**Exercise objective**
Repeat everything from the line holding "obj.matrix_world = world" to the line holding "return ease((value - low) / (high - low))", inclusive, exactly. Leave out the rest.

**Collected material**
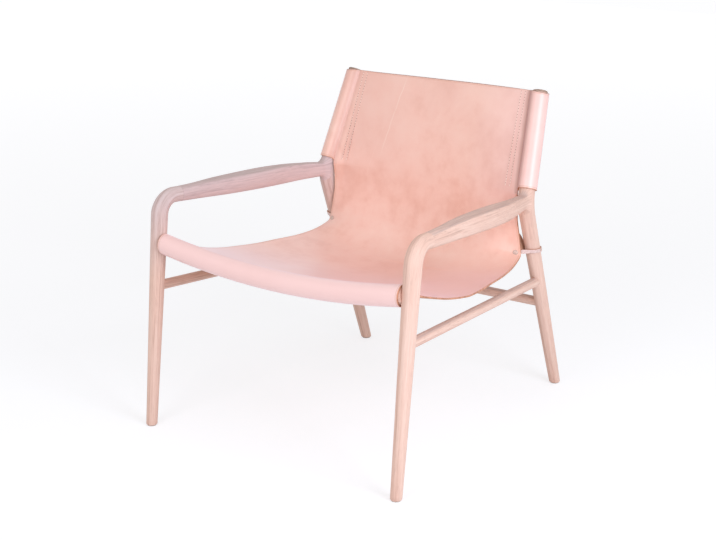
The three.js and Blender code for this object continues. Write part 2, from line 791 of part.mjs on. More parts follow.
function studFront(stud) {
  const gripLength = leatherThickness + 2 * strapThickness + 3 * clearance;
  const start = stud.at.clone().addScaledVector(stud.face, leatherThickness / 2 + clearance + studHeadHeight);
  const back = stud.face.clone().negate();
  const crown = studHeadHeight / 3;
  const profile = [
    [0, 0],
    [studHeadRadius / 2, crown / 4],
    [studHeadRadius - crown, crown],
    [studHeadRadius, studHeadHeight / 2],
    [studHeadRadius, studHeadHeight],
    [studShankRadius, studHeadHeight],
    [studShankRadius, studHeadHeight + gripLength + studNutHeight / 2],
    [0, studHeadHeight + gripLength + studNutHeight / 2],
  ];
  return turned(profile, start, back);
}

function studBack(stud) {
  const depth = leatherThickness / 2 + 2 * strapThickness + 3 * clearance;
  const start = stud.at.clone().addScaledVector(stud.face, -depth);
  const back = stud.face.clone().negate();
  const socket = studShankRadius + clearance;
  const socketDepth = studNutHeight / 2 + 2 * clearance;
  const profile = [
    [0, socketDepth],
    [socket, socketDepth],
    [socket, 0],
    [studNutRadius, 0],
    [studNutRadius, studNutHeight / 2],
    [studCollarRadius, studNutHeight],
    [0, studNutHeight],
  ];
  return turned(profile, start, back);
}

function studHole(stud) {
  const reach = leatherThickness + 2 * strapThickness + cutOverrun;
  const start = stud.at.clone().addScaledVector(stud.face, reach);
  const end = stud.at.clone().addScaledVector(stud.face, -reach);
  return rod(studShankRadius + clearance, start, end);
}

// The flats that the stud's head and nut press into the leather
function studSeat(stud, radius, depth, way) {
  const start = stud.at.clone().addScaledVector(stud.face, depth);
  return rod(radius + clearance, start, start.clone().addScaledVector(stud.face, way * cutOverrun));
}

const strapScrewCentre = onLeg(rearFoot, kink, strapHeight + strapScrewRise);
const strapScrewSurface = loopRadius + strapThickness / 2 + clearance;

function strapScrew() {
  const reach = strapScrewSurface + strapScrewHeadHeight;
  const start = strapScrewCentre.clone().addScaledVector(xAxis, reach);
  const profile = [
    [0, 0],
    [strapScrewHeadRadius / 2, strapScrewHeadHeight / 8],
    [strapScrewHeadRadius, strapScrewHeadHeight / 2],
    [strapScrewHeadRadius, strapScrewHeadHeight],
    [strapScrewShankRadius, strapScrewHeadHeight],
    [strapScrewShankRadius, strapScrewHeadHeight + strapScrewLength],
    [0, strapScrewHeadHeight + strapScrewLength],
  ];
  return turned(profile, start, xAxis.clone().negate());
}

function strapScrewHole() {
  const start = strapScrewCentre.clone().addScaledVector(xAxis, strapScrewSurface + cutOverrun);
  const depth = strapScrewSurface - strapScrewLength - clearance;
  const end = strapScrewCentre.clone().addScaledVector(xAxis, depth);
  return rod(strapScrewShankRadius + clearance, start, end);
}

function glide(foot, legAlong) {
  const centre = foot.clone().addScaledVector(legAlong, (glideHeight + clearance) / legAlong.z);
  const start = new THREE.Vector3(centre.x, centre.y, 0);
  const profile = [
    [0, 0],
    [glideRadius - glideHeight / 3, 0],
    [glideRadius, glideHeight / 3],
    [glideRadius, glideHeight],
    [glidePinRadius, glideHeight],
    [glidePinRadius, glideHeight + glidePinLength],
    [0, glideHeight + glidePinLength],
  ];
  return turned(profile, start, zAxis);
}

function glideHole(foot, legAlong) {
  const centre = foot.clone().addScaledVector(legAlong, (glideHeight + clearance) / legAlong.z);
  const start = new THREE.Vector3(centre.x, centre.y, 0);
  const end = start.clone().addScaledVector(zAxis, glideHeight + glidePinLength + clearance);
  return rod(glidePinRadius + clearance, start, end);
}

// The pieces

const oak = { color: 0xe3c3b3, roughness: 0.62, metalness: 0 };
const leather = { color: 0xf0bfae, roughness: 0.5, metalness: 0 };
const steel = { color: 0x9a9699, roughness: 0.35, metalness: 0.9 };
const felt = { color: 0xd8cfc6, roughness: 0.95, metalness: 0 };

const chair = new THREE.Group();
const woodwork = new THREE.Group();
const leatherwork = new THREE.Group();
const fittings = new THREE.Group();
chair.add(woodwork, leatherwork, fittings);

// A piece keeps its shape about its own middle and is moved to its place
function addPiece(group, name, geometry, look) {
  geometry.computeBoundingBox();
  const middle = geometry.boundingBox.getCenter(new THREE.Vector3());
  geometry.translate(-middle.x, -middle.y, -middle.z);
  const piece = new THREE.Mesh(geometry, new THREE.MeshStandardMaterial(look));
  piece.name = name;
  piece.position.copy(middle);
  group.add(piece);
}

function addBothSides(group, name, solid, look) {
  const geometry = geometryOf(solid);
  addPiece(group, `${name}_left`, mirrored(geometry), look);
  addPiece(group, `${name}_right`, geometry, look);
}

function addWoodwork() {
  const frontLegAlong = armCorner.clone().sub(frontFoot).normalize();
  const frontLeg = frontLegBody(0)
    .subtract(footCutter(frontFoot, frontLegAlong, frontFootRadius))
    .subtract(glideHole(frontFoot, frontLegAlong))
    .subtract(stretcherHole(sideStretcherFront, sideStretcherRear, frontSocketRadius))
    .subtract(railHole())
    .subtract(dowel(frontDowelLine(clearance), dowelRadius + clearance));
  const rearLeg = rearLegBody(0)
    .subtract(footCutter(rearFoot, rearLegAlong, rearFootRadius))
    .subtract(glideHole(rearFoot, rearLegAlong))
    .subtract(stretcherHole(sideStretcherRear, sideStretcherFront, rearSocketRadius))
    .subtract(stretcherHole(rearStretcherRight, rearStretcherLeft, crossSocketRadius))
    .subtract(dowel(rearDowelLine(clearance), dowelRadius + clearance))
    .subtract(strapScrewHole());
  const arm = armBody(rearLegBody(clearance))
    .subtract(dowel(frontDowelLine(clearance), dowelRadius + clearance))
    .subtract(dowel(rearDowelLine(clearance), dowelRadius + clearance));
  const legClearance = frontLegBody(clearance);
  addBothSides(woodwork, 'leg_front', frontLeg, oak);
  addBothSides(woodwork, 'leg_rear', rearLeg, oak);
  addBothSides(woodwork, 'arm', arm, oak);
  addBothSides(woodwork, 'arm_front_dowel', dowel(frontDowelLine(0), dowelRadius), oak);
  addBothSides(woodwork, 'arm_rear_dowel', dowel(rearDowelLine(0), dowelRadius), oak);
  const rail = railBody([legClearance, legClearance.mirror([1, 0, 0])]);
  addPiece(woodwork, 'rail_front', geometryOf(rail), oak);
  const sideStretcher = stretcher(sideStretcherFront, frontSocketRadius, sideStretcherRear, rearSocketRadius);
  addBothSides(woodwork, 'stretcher', sideStretcher, oak);
  const crossBar = stretcher(rearStretcherLeft, crossSocketRadius, rearStretcherRight, crossSocketRadius);
  addPiece(woodwork, 'stretcher_rear', geometryOf(crossBar), oak);
}

// Room for the post inside its sleeve
function postRoom() {
  const ringAt = (along) => {
    const at = kink.clone().addScaledVector(postAlong, along);
    const radius = lerp(kinkRadius, postTopRadius, along / postLength) + clearance;
    return roundRing({ at, along: postAlong }, radius, legSides);
  };
  return solidOf(loft([ringAt(sleeveStart - cutOverrun), ringAt(postLength + cutOverrun)]));
}

function addLeatherwork(stud) {
  const bore = postRoom();
  const frontLegs = frontLegBody(clearance).add(frontLegBody(clearance).mirror([1, 0, 0]));
  const hole = studHole(stud);
  const headSeat = studSeat(stud, studHeadRadius, leatherThickness / 2, 1);
  const nutDepth = leatherThickness / 2 + 2 * strapThickness + 2 * clearance;
  const nutSeat = studSeat(stud, studNutRadius, -nutDepth, -1);
  const sleeve = sleeveBody();
  const sling = sheetBody()
    .add(sleeve)
    .add(sleeve.mirror([1, 0, 0]))
    .subtract(bore)
    .subtract(bore.mirror([1, 0, 0]))
    .subtract(frontLegs)
    .subtract(hole.add(headSeat))
    .subtract(hole.add(headSeat).mirror([1, 0, 0]));
  addPiece(leatherwork, 'sling_leather', geometryOf(sling), leather);
  const strap = strapSolid(stud)
    .subtract(hole)
    .subtract(nutSeat)
    .subtract(strapScrewHole())
    .subtract(rearLegBody(clearance));
  addBothSides(leatherwork, 'corner_strap', strap, leather);
}

function addFittings(stud) {
  const frontLegAlong = armCorner.clone().sub(frontFoot).normalize();
  addBothSides(fittings, 'stud_front', studFront(stud), steel);
  addBothSides(fittings, 'stud_back', studBack(stud), steel);
  addBothSides(fittings, 'strap_screw', strapScrew(), steel);
  addBothSides(fittings, 'glide_front', glide(frontFoot, frontLegAlong), felt);
  addBothSides(fittings, 'glide_rear', glide(rearFoot, rearLegAlong), felt);
}

const cornerStud = studPlace();
addWoodwork();
addLeatherwork(cornerStud);
addFittings(cornerStud);

// The origin stands on the floor under the middle of the chair's box
const box = new THREE.Box3().setFromObject(chair);
chair.position.y = -(box.min.y + box.max.y) / 2;

export default chair;
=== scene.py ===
import math

import bpy
import numpy as np
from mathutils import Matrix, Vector, noise


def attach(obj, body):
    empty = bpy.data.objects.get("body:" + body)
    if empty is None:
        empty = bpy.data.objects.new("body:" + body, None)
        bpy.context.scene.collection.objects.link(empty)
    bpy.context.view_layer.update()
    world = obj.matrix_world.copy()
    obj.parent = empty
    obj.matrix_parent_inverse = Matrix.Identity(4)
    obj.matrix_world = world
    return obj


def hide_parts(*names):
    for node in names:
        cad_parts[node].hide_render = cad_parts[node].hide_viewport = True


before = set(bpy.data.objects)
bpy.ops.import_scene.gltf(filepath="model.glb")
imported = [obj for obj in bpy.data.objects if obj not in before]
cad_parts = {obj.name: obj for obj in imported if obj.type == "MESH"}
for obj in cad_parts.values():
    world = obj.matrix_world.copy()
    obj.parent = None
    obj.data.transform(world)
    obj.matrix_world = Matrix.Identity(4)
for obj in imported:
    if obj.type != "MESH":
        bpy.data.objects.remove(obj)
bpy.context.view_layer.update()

print("frame loaded:", len(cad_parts), "nodes")

# The chair faces -Y. Points are worked out in millimetres and scaled when a mesh is made.
mm = 0.001
xWay = np.array((1.0, 0.0, 0.0))
yWay = np.array((0.0, 1.0, 0.0))
zWay = np.array((0.0, 0.0, 1.0))
flipX = np.array((-1.0, 1.0, 1.0))


def vec(x, y, z):
    return np.array((x, y, z), float)


def unit(v):
    return v / np.linalg.norm(v)


def mix(a, b, share):
    return a + (b - a) * share


def ease(share):
    share = min(max(share, 0.0), 1.0)
    return share * share * (3 - 2 * share)


def eased(value, low, high):
    return ease((value - low) / (high - low))


def runAlong(line):  # the distance travelled at each point of a line
    return np.concatenate(([0], np.cumsum(np.linalg.norm(np.diff(line, axis=0), axis=1))))


def roundTurns(sides):
    return np.arange(sides) * 2 * math.pi / sides


def arc(centre, radius, angles):  # points of a flat arc
    return [centre + radius * np.array((math.cos(a), math.sin(a))) for a in angles]


def wayAngle(way):
    return math.atan2(way[1], way[0])


def shorterTurn(start, end):
    turn = (end - start) % (2 * math.pi)
    return turn - 2 * math.pi if turn > math.pi else turn


def halved(low, high, rounds, beyond):  # where a test turns true, found by halving
    for _ in range(rounds):
        middle = (low + high) / 2
        if beyond(middle):
            high = middle
        else:
            low = middle
    return (low + high) / 2


def gridFaces(rows, columns):
    faces = []
    for r in range(rows - 1):
        for c in range(columns - 1):
            a = r * columns + c
            faces.append((a, a + 1, a + columns + 1, a + columns))
    return faces


def spunFaces(rings, sides):  # a tip, rings and a tip, in this order
    faces = []
    last = 1 + rings * sides
    for i in range(sides):
        j = (i + 1) % sides
        faces.append((0, 1 + j, 1 + i))
        for r in range(rings - 1):
            a, b = 1 + r * sides, 1 + (r + 1) * sides
            faces.append((a + i, a + j, b + j, b + i))
        faces.append((last - sides + i, last - sides + j, last))
    return faces


def fromTable(table, share):  # a smooth line through rows of share and value
    shares = [row[0] for row in table]
    values = [row[1] for row in table]
    if share <= shares[0]:
        return values[0]
    if share >= shares[-1]:
        return values[-1]
    i = max(k for k in range(len(shares)) if shares[k] <= share)
    slopes = []
    for k in (i, i + 1):
        lo, hi = max(k - 1, 0), min(k + 1, len(shares) - 1)
        slopes.append((values[hi] - values[lo]) / (shares[hi] - shares[lo]))
    gap = shares[i + 1] - shares[i]
    t = (share - shares[i]) / gap
    return ((2 * t**3 - 3 * t**2 + 1) * values[i] + (t**3 - 2 * t**2 + t) * gap * slopes[0]
            + (3 * t**2 - 2 * t**3) * values[i + 1] + (t**3 - t**2) * gap * slopes[1])


def between(low, high, t, a, b):
    return ((high - t) * a + (t - low) * b) / (high - low)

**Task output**
    obj.matrix_world = world
    return obj


def hide_parts(*names):
    for node in names:
        cad_parts[node].hide_render = cad_parts[node].hide_viewport = True


before = set(bpy.data.objects)
bpy.ops.import_scene.gltf(filepath="model.glb")
imported = [obj for obj in bpy.data.objects if obj not in before]
cad_parts = {obj.name: obj for obj in imported if obj.type == "MESH"}
for obj in cad_parts.values():
    world = obj.matrix_world.copy()
    obj.parent = None
    obj.data.transform(world)
    obj.matrix_world = Matrix.Identity(4)
for obj in imported:
    if obj.type != "MESH":
        bpy.data.objects.remove(obj)
bpy.context.view_layer.update()

print("frame loaded:", len(cad_parts), "nodes")

# The chair faces -Y. Points are worked out in millimetres and scaled when a mesh is made.
mm = 0.001
xWay = np.array((1.0, 0.0, 0.0))
yWay = np.array((0.0, 1.0, 0.0))
zWay = np.array((0.0, 0.0, 1.0))
flipX = np.array((-1.0, 1.0, 1.0))


def vec(x, y, z):
    return np.array((x, y, z), float)


def unit(v):
    return v / np.linalg.norm(v)


def mix(a, b, share):
    return a + (b - a) * share


def ease(share):
    share = min(max(share, 0.0), 1.0)
    return share * share * (3 - 2 * share)


def eased(value, low, high):
    return ease((value - low) / (high - low))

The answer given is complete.